After being admitted to Bellevue Hospital then sneaking out and overdosing, he was eventually admitted to a drug and alcohol rehabilitation center where he stayed for two years.

"Have I ever thought about going back and doing drugs?" repeated Robinson of one student's question. "I've had the thought — but I don't make that choice."

Robinson explained after his rehabilitation he realized it was a miracle he was still alive, and wanted to make sure youths were aware that they control their future.

"I'm pleading with you, keep it real, speak your truth," said Robinson. "Don't do like I did ... I deferred things — I hid."

Sheila Colbert, HHS assistant principal and 9th grade advisor, said she thinks Robinson's technique of being brutally honest and being in their face appeals to students.

"He had the point of view of students," said Colbert. "He relates, as opposed to just another adult speaking to them — he's speaks to them, not at them."

Colbert said Robinson hits the issues that if students are not facing them now, some day soon they will.

"Students and young people today, they're exposed to so many temptations," she said.

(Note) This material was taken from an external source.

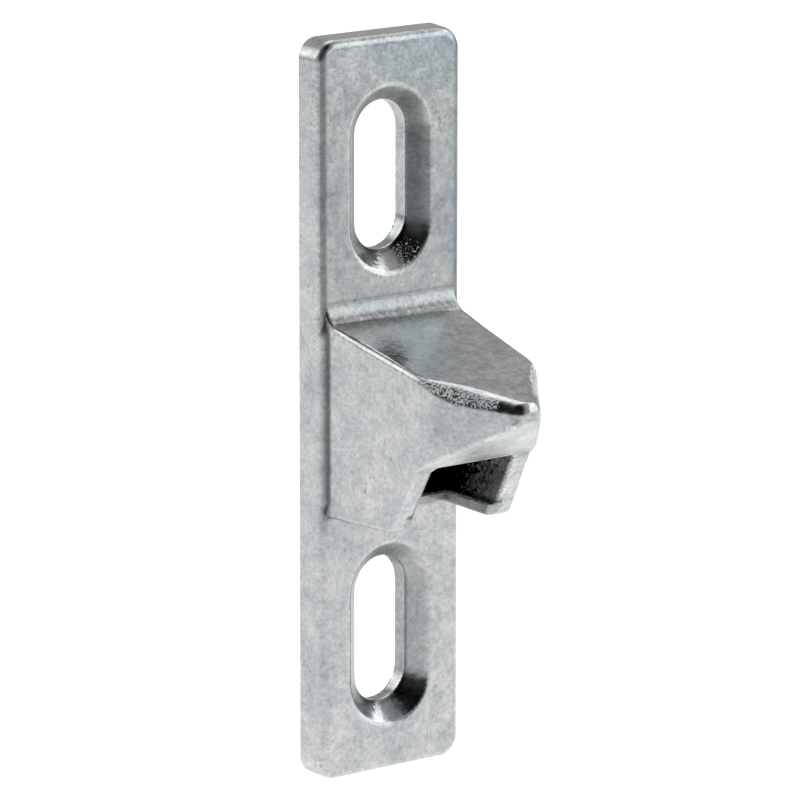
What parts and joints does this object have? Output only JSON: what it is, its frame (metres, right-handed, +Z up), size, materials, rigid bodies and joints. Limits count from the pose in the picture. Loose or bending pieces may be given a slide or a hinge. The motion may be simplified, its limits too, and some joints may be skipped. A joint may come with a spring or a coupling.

AFTER THE PRESENTATION Robinson met with the students in smaller groups throughout the day, speaking on a more personal level about the problems high school students face.

"The bottom line is, young people are still yearning for some kind of connection," said Robinson.

Although this was his first presentation at HHS, Lombardozzi said drug and alcohol abuse awareness is an important topic and after surveying his effectiveness, they could ask Robinson to return.

Until then, Robinson hopes his message will stick with the freshmen as life hits them with conflicts and challenges.

"Listen young people, you got stress? Good. You feel isolated, alone, scared? Good. You know why? Life's like that, " said Robinson in his presentation. "Life's a journey you need to feel, you to need to experience."